D'un autre côté, il est certain que les poursuites à l'encontre des anciens dirigeants Khmers rouges ne seront pas parfaites. Seul une poignée de grabataires seront jugés selon les termes de l'accord quand on sait pertinemment que des milliers de Cambodgiens encore en vie aujourd'hui ont participé délibérément aux massacres. Pol Pot, le leader emblématique de ce régime sanguinaire est officiellement décédé en 1998 (sans que personne n'ait jamais pu voir sa dépouille). Mais ce jugement apportera au pays un exemple du pouvoir de la justice dont il a bien besoin - la culture de l'impunité faisant actuellement trop souvent force de loi - et devrait permettre une réforme profonde du système légal.

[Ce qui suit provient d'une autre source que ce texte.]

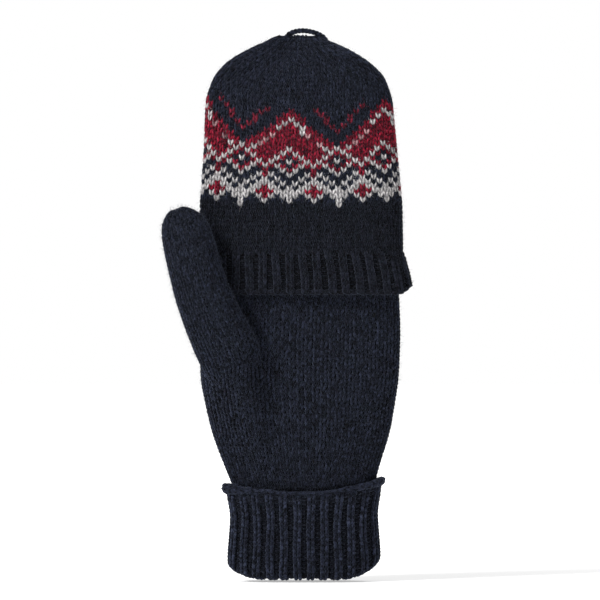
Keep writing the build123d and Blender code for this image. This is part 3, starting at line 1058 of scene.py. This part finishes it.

Enfin, que dire des dizaines de milliers de victimes qui portent encore dans leurs chairs les séquelles de « la rééducation polpotiste ». Il suffit de se promener dans les rues de Phnom Penh pour croiser d'anciennes victimes arborant des cicatrices à hauteur de mâchoire ou encore de profondes balafres en travers du front. Presque toutes les familles cambodgiennes ont perdu des parents pendant cette période. Ils attendent au minimum une reconnaissance officielle des crimes dont ils ont été victimes. Selon un sondage publié dernièrement, 80% des Cambodgiens seraient favorables au procès. La tenue de ce dernier leur donnera le sentiment qu'une certaine justice existe, même si l'ampleur des crimes commis rend l'idée d'une peine proportionnelle illusoire. Ce sera alors l'occasion de tourner enfin une page tragique de leur histoire. « C'est ce que j'ai attendu depuis des années », a déclaré l'un des trop rares survivants du camp S21, à l'annonce du procès qui pourrait débuter en 2005.